Tahar Ben Jelloun (TBJ): (pointing to the sea) “Morocco was and still is the first country suffering this phenomenon on a daily basis. Therefore, all countries concerned with migration waves and displacement must assume their responsibility to stop this bleeding. A radical and final solution to the phenomenon must be found.

“Today, the reasons behind the phenomenon of migration are no longer just economic. They also have political dimensions, especially the tragedies of Syrian refugees and other displaced people from the Arab countries along the Mediterranean.

“The United States has an undeniable responsibility in creating the phenomenon since it is responsible for destroying Iraq. When it destroyed the country, its people, its civilisation and its history, it created the infernal conditions for the growth of terrorism. The birth of the Islamic State is the direct result of the United States’ criminal policy in Iraq at the beginning of the current century.”

AJ: Half a century after your arrest in 1966 following a student demonstration in Casablanca, you recently published an autobiographical novel titled “La Punition” (“The Punishment”). Why did you wait all this time to record your prison experience and how could you keep the pain and the details of that experience inside you?

TBJ: “Here we are talking about what has become known as the ‘years of lead’ in Morocco. We had demonstrated in Casablanca to protest the state of education in the country and we were subjected to bloody violence. I was arrested along with a group of students because of our membership in the National Union of Moroccan Students. I was accused of being the mastermind of these peaceful demonstrations.

“Personally, I was often accused by some of being a supporter of Hassan II’s regime, and I was even accused of being close to the royal palace.

“All this was of course a big lie. For my part, I remained above these malicious and despicable accusations. I didn’t want to prove to anyone that I was a militant opposed to the regime because I was sure of my convictions and didn’t want to prove my sacrifices for my country. Now, the time has come for me to tell that story because it is an important story from Morocco’s history.”

AJ: It seems that there are literary works by Tahar Ben Jelloun and other writers that allow us to say that the novel is just an invention by writers to induce us into thinking that they are not speaking about their own lives and human experiences or their cities or their childhood.

TBJ: “Let’s just say that the writer does not tell about the life he has lived as much as he tells about the effect of that life on him. Given that, and to answer your exhausting question (he laughs), it could be said that the world in which we live affects what we write.

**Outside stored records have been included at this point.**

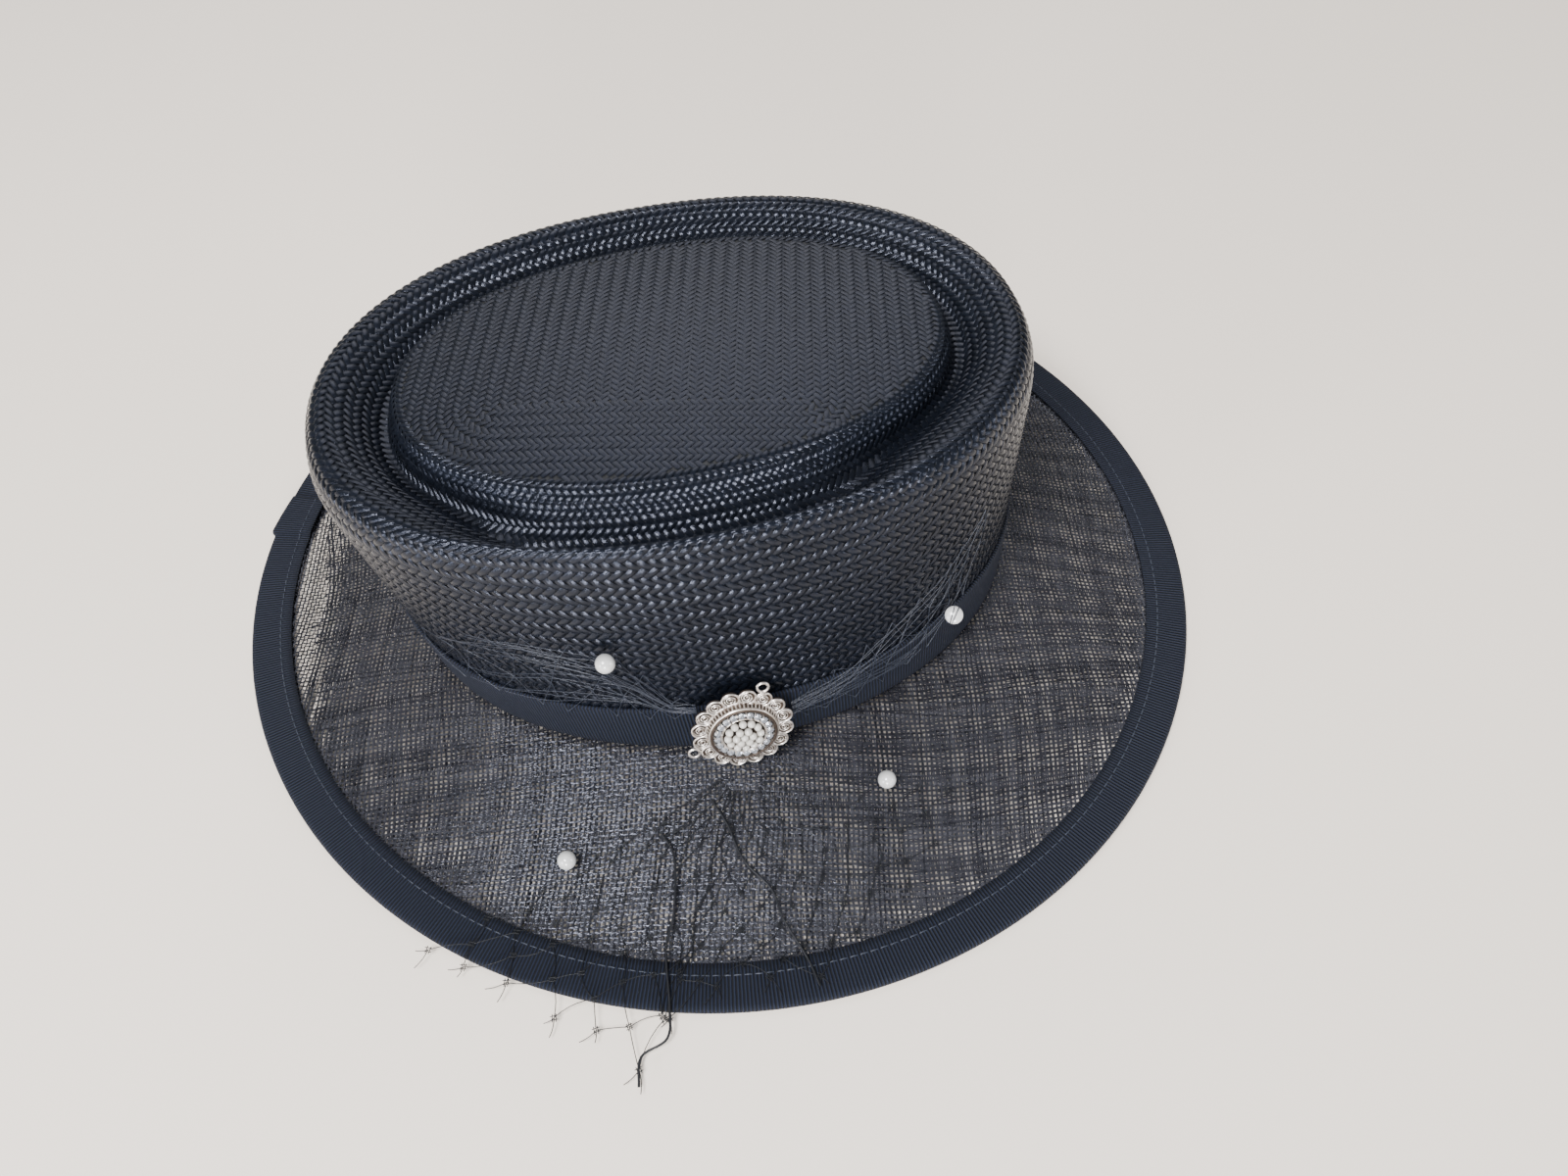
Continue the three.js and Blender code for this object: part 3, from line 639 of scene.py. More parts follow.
def thread_layer(name, turn, step, width, drop, lift, parity, tones, drift, left_end=NO_LEFT_END):
    """One family of parallel flat threads, waved over and under where lift is given."""
    lines = np.arange(-BRIM_REACH, BRIM_REACH, THREAD_SPACING)
    marks = np.arange(-BRIM_REACH, BRIM_REACH, step)
    across, along = np.meshgrid(lines, marks, indexing="ij")
    i, j = np.meshgrid(np.arange(len(lines)), np.arange(len(marks)), indexing="ij")
    each = (len(lines), 1)
    wander = random.normal(0, 0.05, each) + 0.06 * np.sin(along / 23 + 5 * random.random(each))
    wide = width * (random.uniform(0.82, 1.12, each) + 0.1 * np.sin(along / 9 + i * 1.7))
    sides = []
    for side in (-0.5, 0.5):
        u = across + wander + side * wide
        x = along * math.cos(turn) - u * math.sin(turn)
        y = along * math.sin(turn) + u * math.cos(turn)
        x, y = (x + drift * (np.sin(y / 17 + 1) + 0.7 * np.sin((x + y) / 31)),
                y + drift * (np.sin(x / 19 + 2) + 0.7 * np.sin((x - y) / 37)))
        inward, span, height = brim_place(x, y)
        wave = lift * np.where((i + j + parity) % 2 == 0, 1, -1)
        sides.append(np.stack([x, y, height - drop + wave], -1))
    ragged = left_end + random.normal(0, 2.5, each) + 0.08 * y
    held = (inward > UNDER_BINDING) & (inward < span - UNDER_CROWN) & (x > ragged)
    joined = held[:, 1:] & held[:, :-1]
    row, mark = np.nonzero(joined)
    number = np.full((*held.shape, 2), -1)
    used = np.zeros(held.shape, bool)
    used[row, mark] = used[row, mark + 1] = True
    number[used] = np.arange(2 * used.sum()).reshape(-1, 2)
    points = np.stack(sides, 2)[used].reshape(-1, 3)
    faces = np.stack([number[row, mark, 0], number[row, mark + 1, 0],
                      number[row, mark + 1, 1], number[row, mark, 1]], -1)
    uv = np.stack([np.stack([along, across * 3 + side], -1) for side in (0, 1)], 2)[used].reshape(-1, 2)
    shade = np.repeat((random.uniform(*tones, each) + 0 * along)[used], 2)
    piece = mesh_piece(name, points, faces, cloth_material, uv=uv, shade=shade)
    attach(piece, "root")
    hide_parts("brim")


UPPER_TURN = math.radians(-12)
UPPER_DROP = 0.25
UPPER_DRIFT = 1.2
UPPER_TONES = (0, 0.22)
LOWER_TURN = math.radians(-3.5)
LOWER_DROPS = (0.8, 0.9)
LOWER_STEP = 6
LOWER_DRIFT = 2.1
# Painted light: the lower threads' tones reach lighter greys than the upper's, for light shining through
# them.
LOWER_TONES_WITH_PAINTED_LIGHT = (0, 0.75)
LOWER_LEFT_END = -149
for parity, way in enumerate(("across", "along")):
    thread_layer(f"upper_threads_{way}", UPPER_TURN + parity * math.pi / 2, THREAD_SPACING, THREAD_WIDTH,
                 UPPER_DROP, WEAVE_LIFT, parity, UPPER_TONES, UPPER_DRIFT)
for parity, way in enumerate(("across", "along")):
    thread_layer(f"lower_threads_{way}", LOWER_TURN + parity * math.pi / 2, LOWER_STEP, LOWER_WIDTH,
                 LOWER_DROPS[parity], 0, 0, LOWER_TONES_WITH_PAINTED_LIGHT, LOWER_DRIFT, LOWER_LEFT_END)


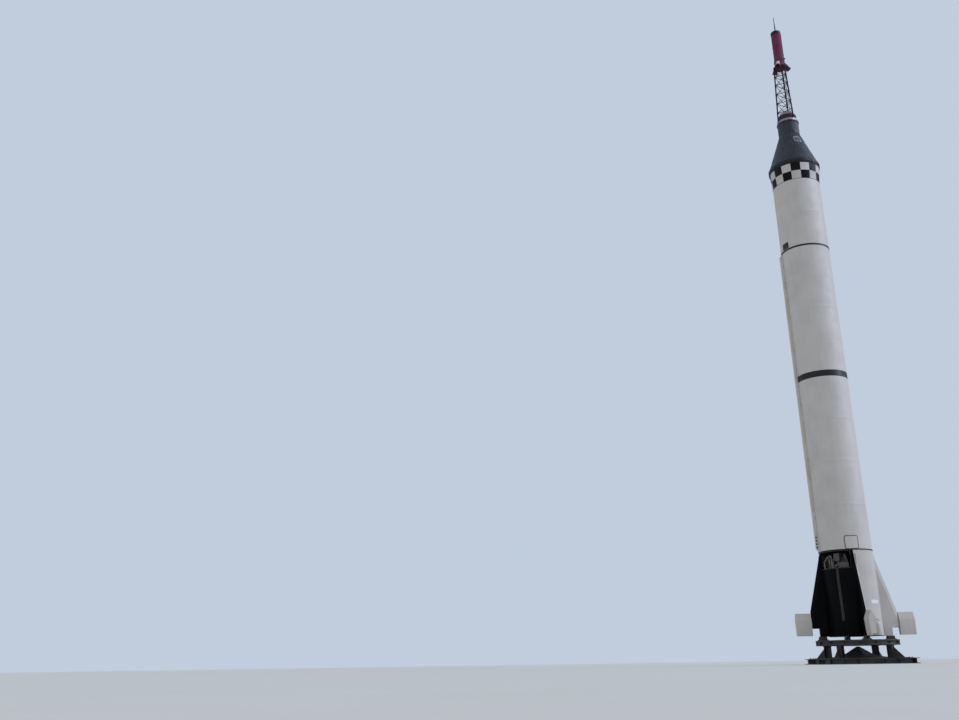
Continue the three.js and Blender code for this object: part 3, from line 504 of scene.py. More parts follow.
# Rolled sheet and castings, ground shafts that shine along their length, and sooted pipes
ALLOY = bare_metal("dull_rolled_alloy", "A9A9A6", "7E7F7E")
ROD = bare_metal("ground_steel_rod", "BDBDBD", "9B9C9C", (0.18, 0.32), (1, 1, 9))
DRAWN = bare_metal("tarnished_drawn_tube", "7C736C", "554D48", (0.3, 0.5), (1, 1, 5))

# %% [markdown]
# ## Finishes of the engine and the launch table
# Heat draws straw, brown and blue bands on a stainless bell, so its colour is a ramp along
# Z that noise makes uneven. The vanes are pressed graphite. Primers and greys round the
# engine are dulled by soot. The table is structural steel in old dark paint, with rust
# breaking through where water stands.

# %% Heat-stained steel
def heat_stained_steel(low, high):
    """Stainless bell: soot at the mouth, then brown, straw and blue tints, clean at the top."""
    made, tree, sockets = finish("heat_stained_steel", Metallic=0.85)
    z = add(tree, "SeparateXYZ", [add(tree, "TexCoord", output="Object")], "Z")
    height = add(tree, "MapRange", [z, low, high])
    drift = add(tree, "Math", [grain(tree, 150), 0.22, height], operation="MULTIPLY_ADD")
    tint = add(tree, "ValToRGB", [drift])
    tints = ((0.05, "1E1C1B"), (0.3, "4A423C"), (0.5, "6B5F52"), (0.7, "5C5E66"), (0.95, "83807A"))
    stops = tint.node.color_ramp.elements
    while len(stops) < len(tints):
        stops.new(0.5)
    for stop, (where, code) in zip(stops, tints):
        stop.position, stop.color = where, colour(code)
    tree.links.new(tint, sockets["Base Color"])
    rolled = grain(tree, 12, (1, 1, 6), 3.0)
    tree.links.new(add(tree, "MapRange", [rolled, 0.3, 0.7, 0.32, 0.55]), sockets["Roughness"])
    tree.links.new(add(tree, "Bump", {"Strength": 0.25, "Distance": 0.001, "Height": rolled}),
                   sockets["Normal"])
    return made


STAINED = heat_stained_steel(*span("nozzle"))

# %% Graphite, soot, painted fittings and table steel
# Pressed graphite, nearly black, with a dull sheen along its machined faces
GRAPHITE = painted("machined_graphite", ("1A1A1C", "29292C", "343231"), 0.4, (0.55, 0.75))
# Primers and greys of the engine's bay, matt under soot: they read as dark shapes on black
PRIMER = painted("dark_primer", ("2B2C2A", "363734", "45423D"))
BROWN = painted("sooted_brown_primer", ("2A2422", "352E2B", "191614"), 0.5, (0.5, 0.7))
GREY_SOOT = painted("sooted_grey_paint", ("5B5451", "4A4441", "2B2725"), 0.6, (0.5, 0.7))
# Grey paint of the canister, clean white paint of a sign, and rubber that drinks the light
DUCT = painted("duct_grey_paint", ("87848B", "787680", "4F4C50"))
SIGN_WHITE = painted("clean_white_paint", ("E4E0D7", "D8D4CC", "B5B1A9"), 0.2, (0.4, 0.6))
RUBBER = painted("black_rubber", ("161616", "212121", "3A3936"), 0.4, (0.6, 0.85))


def table_steel():
    """Structural steel in old dark paint: rust breaks through it in patches of a hand's size."""
    made, tree, sockets = finish("worn_structural_steel")
    old_paint = weathered(tree, sockets, *colours("2E2D2C", "3C3A37", "595148"), 0.7, (0.5, 0.8), 0.15)
    rust = add(tree, "MapRange", [grain(tree, 140, detail=9.0, rough=0.7), 0.56, 0.68])
    layers = {FACTOR: rust, FIRST: old_paint, SECOND: colour("4B2E1E")}
    tree.links.new(add(tree, "Mix", layers, MIXED, data_type="RGBA"), sockets["Base Color"])
    return made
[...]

If I lived in China or Japan, I would certainly be affected by the situation and the things there.

“Let us recall Mahmoud Darwish. He is a great poet, not because he is a Palestinian, for that is his identity, but his poetry challenged and surpassed this identity. If he had limited himself to writing about the Nakba and the pain of the Palestinian cause, he would have remained just a local poet but he became a Universalist and one of the most important poets of the 20th century.

“His identity as a Palestinian cannot be confused with his enormous capacity as a poet but without the tragedy of Palestine, Mahmoud Darwish would not have been a world-class poet.”

AJ: How can we convince the West that a noble and beautiful Islam does exist when terrorist attacks and operations raise questions about the existence of a tolerant Islam? If Islam is not terrorism, then what is the source of this terrorism?

TBJ: “I remember how my parents’ and my grandparents’ Islam was beautiful, serene and peaceful. Nowadays, some people have turned religion into a war ideology. Perhaps this is why the West views Islam as a threat and a terrorist ideology.

“Religious scammers and mercenaries are the ones who manipulated Islam and distorted its image to the extent that it has become difficult to return to peaceful Islam today. America is fighting everything related to Islam, whether it is true or false. This is the clash of fears that I have always warned against. A new dialogue must be resumed between us and the others to ensure continuity and coexistence between future generations in the West and the Muslim world. We must overcome the state of mutual ignorance.”

AJ: You said once that Europe if it wants to vanquish terrorism should take care of the Muslims who are living within its borders. Isn’t this a difficult task?

TBJ: “I’ll go even further than that by saying that the Muslim community in Europe has yet to be accepted before we can talk about paying serious attention to their conditions. It is Europe’s responsibility first, as much as it is the responsibility of Muslims themselves.

“For example, the Jews living in France are highly organised. They have their own representative who represents them and speaks on their behalf, while the Muslims are not organised at all. To each his own version of Islam: This one has a Turkish Islam while the other has a Moroccan Islam or a Senegalese Islam. They don’t have one representative speaking on their behalf with the authorities and that is the root of the problem.

“It is unacceptable that the 5 million-6 million Muslims living in France remain unorganised, as opposed to 600,000 Jews who are organised in one single framework that ensures their interests and fulfils their demands.

“On the other hand, it is the duty of the West to shoulder its responsibility and open up to the Muslims and imbibe itself with the history of Islam and its enlightened civilisation and not to join the others in turning Islam into a religion of hatred while it is perfectly innocent of it.”

AJ: In France, where you live and write in its language, it is noted that this country deals with minorities using a logic of integration, which generates a kind of tension and violence and rejection of the other.

TBJ: “I think that the policy of integration did not work in France because the immigrant who comes from abroad does not need to integrate in the first place and he considers himself only as a transient. His children, however, are not immigrants but Europeans, even though they are not accepted as 100% European. This is how we came to a situation where the second and third generations from migrant parents were not recognised as French like the others. This state of rejection is one of the causes of social tension.”

AJ: You said recently that there is no longer an Arab world. How and where did it disappear and how do you connect that with what’s going on in Syria, Iraq and Yemen?

TBJ: “There is one clear proof of what I am saying; it’s the Palestinian cause, which has become neglected and forgotten.

“The Palestinian cause has been buried in a terrible way. Israel is now free to do whatever it wants to the Palestinian people and the Palestinian territories; it can declare Jerusalem its capital, with the support and blessing of the United States of America. The United States is unconditionally committed to supporting Israel.

“So now, the Palestinians are being annihilated without any fuss being raised by the world. No one has the power to condemn Israel and its practices. Israel has become the most powerful nation in the world.”